CAISO's draft 2025–2026 Transmission Plan, published this week, recommends 38 transmission upgrades totaling $7 billion over the next decade. That is not a small number — it is CAISO's most expensive annual transmission blueprint in recent memory, and it is a direct response to one forecast: California's electricity load will grow 15 gigawatts by 2035 and 20 gigawatts by 2040. For context, that is equivalent to adding the entire electricity demand of a state the size of Oregon. The installed generation capacity, not just transmission, needs to expand by 74 to 107 gigawatts across the same period. This is not incremental modernization. This is a wholesale expansion of the grid to meet a demand curve that was nearly flat for 15 years and is now climbing hard.

The Path 15 solution is the flagship project: a new Gates–Los Banos #3 500 kV line to break the chronic north-south bottleneck that has constrained renewable development in the Central Valley and forced California to curtail solar generation on high-output days. CAISO's analysis shows that without it, the grid cannot reliably move the 45 gigawatts of additional solar that developers want to build in the Westlands area, Tehachapi, San Bernardino, Riverside, southern Nevada, and western Arizona. The plan also calls for upgrades to the Greater Bay Area's Tesla–Trimble–Metcalf 230 kV corridor and a Trout Canyon–Lugo 500 kV line to access renewable development east of Pisgah.

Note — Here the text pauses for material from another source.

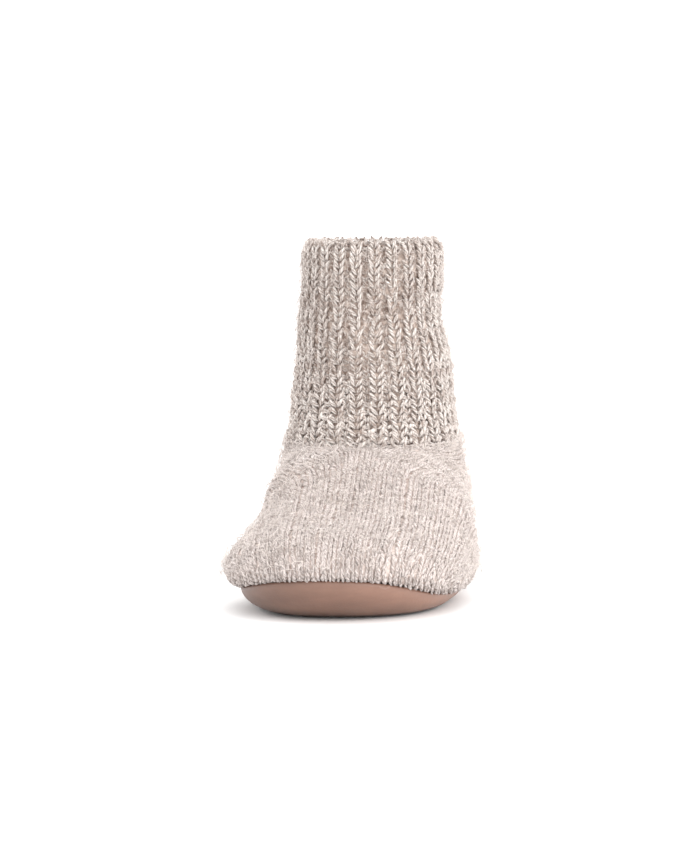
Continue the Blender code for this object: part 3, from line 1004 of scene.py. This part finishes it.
def lay_strands(name, stitches, seed, jitter, slot, **values):
    """Runs the strand tree on a cloud of stitches and keeps the result as a plain mesh."""
    piece = point_cloud(name, stitches, seed, jitter)
    modifier = piece.modifiers.new("knit", "NODES")
    modifier.node_group = bowed_strands
    for item in bowed_strands.interface.items_tree:
        label = item.name.lower().replace(" ", "_")
        if item.in_out == "INPUT" and label in values:
            modifier[item.identifier] = values[label]
    bpy.context.view_layer.update()
    shown = piece.evaluated_get(bpy.context.evaluated_depsgraph_get())
    mesh = bpy.data.meshes.new_from_object(shown)
    piece.modifiers.clear()
    piece.data = mesh
    mesh.name = name
    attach(piece, "root")
    return piece


def v_shape(column, course, yarn, point, spread, depth):
    """Control points of a V's right leg, from its point towards the toe to its open end."""
    return {
        "low": (column * point, course * V_LOW, yarn * -depth),
        "middle": (column * (point + spread) * V_BOW, course * V_MIDDLE, yarn * V_STAND),
        "high": (column * spread, course * V_HIGH, yarn * -depth),
        "yarn": yarn,
        "thin_ends": 0.5,
        "pair": True,
    }


foot_yarn = yarn_material("foot_ragg_wool", *FOOT_WOOL, relief=0.0003)
foot_v = v_shape(FOOT_COLUMN, FOOT_COURSE, FOOT_YARN, 0.13, 0.40, 0.45)
foot_knit = foot_stitches()
throat_y = station_y(THROAT_STATION)
heel_part = [s for s in foot_knit if s[0][1] > throat_y]
vamp_part = [s for s in foot_knit if s[0][1] <= throat_y]
for label, part, seed in (
    ("foot_stitches_heel", heel_part, 11),
    ("foot_stitches_outer", [s for s in vamp_part if s[0][0] >= 0], 12),
    ("foot_stitches_inner", [s for s in vamp_part if s[0][0] < 0], 13),
):
    lay_strands(
        label, part, seed, 0.10, "plain_ragg_knit", sides=5, rings=4, wool=foot_yarn, **foot_v
    )


# The ribbed leg. Plain and purl columns lie side by side in turn, so the plain ones stand up as
# ribs and the purl ones sink between them; the top edge rolls over inwards.

SHAFT_HEIGHT = 0.0913
SHAFT_THICK = 0.0046
RIB_COUNT = 31
RIB_COURSE = 0.0031
RIB_YARN = 0.0016
RIB_WIDTH = 0.0057
PURL_YARN = 0.0018
RIM_RADIUS = 0.0023
INSIDE_DEPTH = 0.050
RIM_SLUMP = 0.0012  # how far the soft rim sinks all round
RIM_DIP = 0.0018  # how much lower the rim sits at the front than at the back
RIM_DIP_TURN = -25  # degrees from the front to the rim's lowest place
RIM_TUCK = 0.0014  # how far the last rows draw in
RIM_TUCK_FROM = 0.93  # share of the leg's height from which they do
WALL_DEPTH = (0.0023, 0.0006)  # the wall behind the purl columns, and what it gains at the rim
WALL_WAVE = (0.0007, 0.0004)  # how far it comes forward at a rib, and what that gains at the rim
WALL_INSIDE = 0.0012
RIM_ZONE = (0.060, 0.030)  # distances below the rim over which those gains grow
LOW_ZONE = (0.040, 0.080)  # distances below the rim over which the stitches spread
LOW_RAISE = 0.6  # how much less deep they lie then
LOW_SPREAD = 0.10  # and how much wider they are
LEVEL_STEP = 0.02
# Light, dark, and the painted shade for the parts deep down in a stitch.
LEG_WOOL = ((255, 246, 239), (166, 144, 132), (194, 173, 162))
# Painted shade: the wall behind the ribs is coloured much darker than the yarn, as the shade
# between and behind the stitches.
LEG_BACKS_IN_SHADE = ((188, 172, 162), (120, 104, 95))
SHAFT_LEVELS = 64
SHAFT_AROUND = RIB_COUNT * 8

LegSlack = namedtuple("LegSlack", "angle height high wide depth")
LEG_SLACK = (
    LegSlack(80, 0.080, 0.012, 40, 0.0020),
    LegSlack(-70, 0.050, 0.007, 40, 0.0012),
    LegSlack(-60, 0.036, 0.006, 35, -0.0009),
    LegSlack(60, 0.040, 0.008, 40, 0.0010),
    LegSlack(75, 0.062, 0.007, 35, -0.0008),
    LegSlack(20, 0.028, 0.006, 30, 0.0007),
    LegSlack(180, 0.030, 0.008, 60, 0.0014),
    LegSlack(180, 0.046, 0.007, 60, -0.0012),
)


def leg_ring(share):
    """Places and outward directions evenly spaced round the leg, at this share of its height."""
    oval = shaft_oval(share)
    angles = np.linspace(0, 2 * math.pi, 721)
    fine = np.array([leg_oval(oval, a) for a in angles])
    run = run_along(fine)
    points = at_run(run[-1] * np.arange(SHAFT_AROUND) / SHAFT_AROUND, run, fine)
    along = np.roll(points, -1, axis=0) - np.roll(points, 1, axis=0)
    outward = unit(np.stack([along[:, 1], -along[:, 0], np.zeros(len(along))], axis=1))
    front, back = station_y(oval[0]), station_y(oval[1])
    for i, spot in enumerate(points):
        far = share_of(spot[1], front, back)
        seam = THROAT_HEIGHT * foot_value("height", THROAT_STATION * (1 - far))
        points[i][2] = seam + (THROAT_HEIGHT - seam) * share + HEM_GAP + SHAFT_HEIGHT * share
    return points, outward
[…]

But Path 15 is the binding constraint. It is also not done yet: CAISO notes the recommended solution 'needs additional engineering refinement' and will circle back next year. Translation: the ISO has identified what needs to happen, but the final design work is still on the table.

What changed right now? Two things, both published within days of each other. The EIA's Annual Energy Outlook 2026, released April 8, formally quantified what everyone has whispered for two years: data center energy demand is going to be enormous. The EIA projects server energy use could reach 818 billion kilowatt-hours by 2050 in high-demand scenarios — more than 16 times 2020 levels. The agency assumes 'AI servers will increasingly skew more energy intensive' and the 'installed stock of AI servers grows exponentially through at least 2040.' This is not a guess; it is the federal energy model that utilities use to plan capital expenditure. CAISO built its 38-project portfolio directly on top of this data. The second driver: electricity demand across the United States has grown 2.1 percent per year over the past five years, ending a decade-and-a-half stretch of near-flat consumption. The U.S. generation fleet needs to expand by 50 to 90 percent by 2050. California, with its renewable generation, data center footprint, and electrification targets, is the leading edge of that surge. The CAISO plan is what happens when you collide an exponential demand forecast with a transmission network designed for a flat-demand world.

Who wins and who loses here is already becoming clear. Large incumbent utilities like PG&E and Southern California Edison gain deployment capital and cost-recovery opportunities. Renewable developers who hold land in the Central Valley and Tehachapi corridor gain unlocked transmission capacity — but only after 2035 at the earliest, which means project returns get pushed out by a decade. Independent transmission developers and merchant transmission companies face a window: if they can finance and permit a private 500 kV solution faster than CAISO's multi-year engineering cycle can move, they capture upside. Small utilities and ratepayers lose directly: residential electricity prices have already risen 37 percent since 2020, and transmission and distribution costs are a major driver of that increase. A $7 billion transmission buildout, spread across California's 40 million people, is not free. The beneficiaries are data centers, large manufacturers, and electric vehicle charging networks — the loads that drove the forecast upward. Everyone else pays for the grid to accommodate them.

Here is what is actually happening: California's grid is entering a permanent state of scarcity until 2035. Transmission is not keeping pace with generation, and generation is not keeping pace with demand. CAISO is now ratifying a capital deployment cycle that will run through the 2030s and probably beyond. The Path 15 decision is correct and overdue — the corridor cannot handle 45 GW of additional solar and another 20 GW of load growth without it. But the engineering timeline is measured in years, not quarters. That means data centers will continue to face interconnection queues and curtailment risk. It means solar developers will sit on land with no way to export power. It means residential ratepayers will keep seeing 5 to 8 percent annual price increases. The grid is not broken, but it is now openly acknowledged as undersized. That reckoning is more important than the $7 billion number itself. The money will be raised. The real question is whether it will be raised fast enough. Watch what happens when FERC finalizes its data center co-location rule by April 30 — if federal policy accelerates data center interconnection, CAISO's bottleneck will not loosen, it will tighten further.

Three concrete milestones will tell you whether this plan actually closes the gap. First: the April 15 CAISO Stakeholder Meeting. That is where renewable developers and utilities signal whether they will fight the Path 15 solution or embrace it, and whether the cost allocation holds. If incumbent utilities resist cost-sharing with out-of-state solar developers who benefit from the line, the engineering process gets messy. Second: the May 19 CAISO Board of Governors vote. Board approval is procedural, but watch who votes against it and why — dissent there signals rate base disputes that could ripple into state regulatory proceedings. Third: the FERC April 30 ANOPR deadline. If Secretary Wright's directive produces a rule that allows data centers to co-locate faster or bypass interconnection queues, it will immediately supersede CAISO's capacity planning. The grid operator is building on top of an EIA forecast; if federal policy pulls the demand curve higher, the $7 billion plan is already too small.